While studies such as Hasan’s (2008) note the ‘spinoff’ activities which develop from an initially narrow service enhancement focus, the joint nature of service needs in the study areas also extends beyond what has been explicated in the published literature. The BVM platform developed from an initial drinking water quality testing effort as residents found that utilising collective voice was more effective than uncoordinated individual or household efforts to bring about service enhancements. In addition to drinking water and sanitation provision, improved drainage, solid waste management and electricity provision have emerged as core service concerns of the BVM platform, with education, primary health and transportation as secondary concerns. Moreover, slum dwellers’ holistic needs comprise more than enhanced access to basic services (Beard, 2018). Initial NGO implementers of the BVM envisioned that the platform would bring about more than improvements in basic service access, including better livelihoods and a recognition of slum dwellers’ power (J Jairath, interview 15 August 2013). Dissatisfaction with progress on this broader remit led to the creation of the BVM as a platform. Without directly invoking the language of the right to the city, slum residents involved in the BVM eventually embraced a more ambitious agenda than WASH or even broad service enhancements – what Hasan (2008) might call ‘spinoff activities’ – as their ultimate aims for collective action. In the Anna Nagar neighbourhood of Rasoolpura, for instance, residents have taken up emergency transportation services as a concern. In Ambedkar Nagar the BVM spends much of its effort demanding a new public school, and in Bholakpur, women’s concerns regarding domestic abuse became central. It remains to be seen how much success the BVM will have in effecting pressure on the local state for a broader suite of reforms than basic service enhancements.
Some high-pressure strategies outlined in this study may not be feasible in different contexts which allow for less freedom of civil society groups, and hybrid versions of the categories proposed in this typology are sure to emerge at the local level. In the context of settlements such as the Hyderabad study areas, a number of collective strategies have elicited improvements in basic service access, but of different magnitudes and with varying amounts of effort. Given residents’ limited time and resources, prioritisation of strategies is essential. Some strategies require relatively low effort and yield fast but relatively minor basic service enhancements. For instance, response to published media reports often induces a direct response from government agencies or politicians who want to address and quiet concern regarding the publicised issue, but do not persist. Other strategies, such as protests, are carried out only after a period of concerted BVM engagement but little local state response. These strategies are higher risk and yield widely varying results. By contrast, this study finds that the most effective strategies to effect long-term change appear to be those carried out with increasing amounts of pressure in sustained direct engagement, supported by process documentation.
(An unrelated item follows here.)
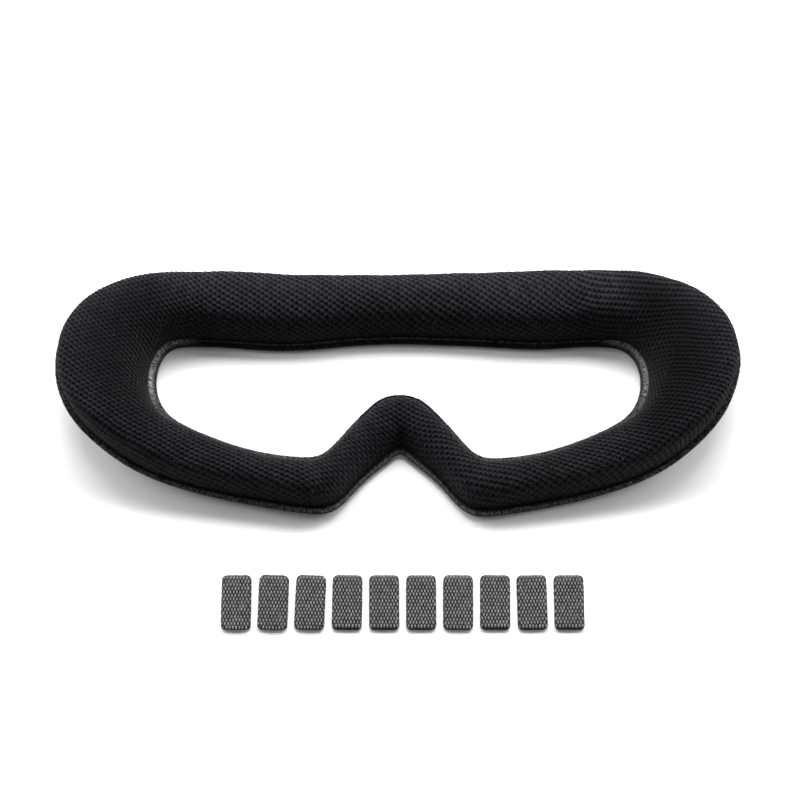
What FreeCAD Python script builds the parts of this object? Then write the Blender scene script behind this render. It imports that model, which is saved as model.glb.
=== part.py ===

To increase the effective pressure of their efforts on the local state, BVM neighbourhood groups have scaled up their strategies via partnerships and networking with other organisations or initiatives, as other studies have shown to be successful (Appadurai, 2001; Patel et al., 2001). A focus on extensive scaling, before programme design has demonstrated effectiveness or elicited interest from the supposed beneficiaries, is a common mistake made by NGOs and collectively organised groups (Uvin, Jain and Brown, 2000). The first phase of the Citizen First programme exhibited this type of overextension by attempting to spread the programme across 75 slums without sufficient buy-in from residents or evidence of success. The second phase, on the other hand, made intensive efforts to activate the BVM in four slums and has consequently gained the trust and enthusiasm of residents. This divergence in outcomes suggests that programme scaling may be better pursued as a result of demand from local communities rather than unprompted supply from external programme implementers.
Conclusion
This study synthesises and re-orients the disparate strategies proposed in the literature to effect collective basic service enhancements in low-income, urban settlements. Examples from fieldwork conducted in four slum settlements in Hyderabad, India, illustrate how strategies interact. Using these data sources, this study develops a typology which organises short-term service access strategies with respect to the extent of pressure they exert on the state to improve service provision in the longer term.
Using evidence from the settlements, this study argues that high-pressure strategies which directly aim to change the incentives or norms of local public agencies and their officials are the most worthwhile. These tactics best address both short-term service needs and enhancement of the incentive of the public sector to improve service provision in the long term. Strategies such as filing representations build institutional memory among BVM groups, enabling them to increasingly monitor, document and identify successful tactics to address service deficiency issues over time. The steady pressure exerted via direct engagement also gradually alters the incentives of local public-sector officials and agencies to provide longer-term solutions, without requiring time and knowledge-intensive resident group monitoring and lobbying. Steady collective engagement with local public institutions, despite its challenges, thus represents the best opportunity to address practical and strategic basic service needs. Future efforts to enhance collective basic service access across a range of insecure settlement types, whether initiated by local communities, NGOs, or government agencies, can utilise the typology developed in this paper to employ the strategies most relevant to their local contexts.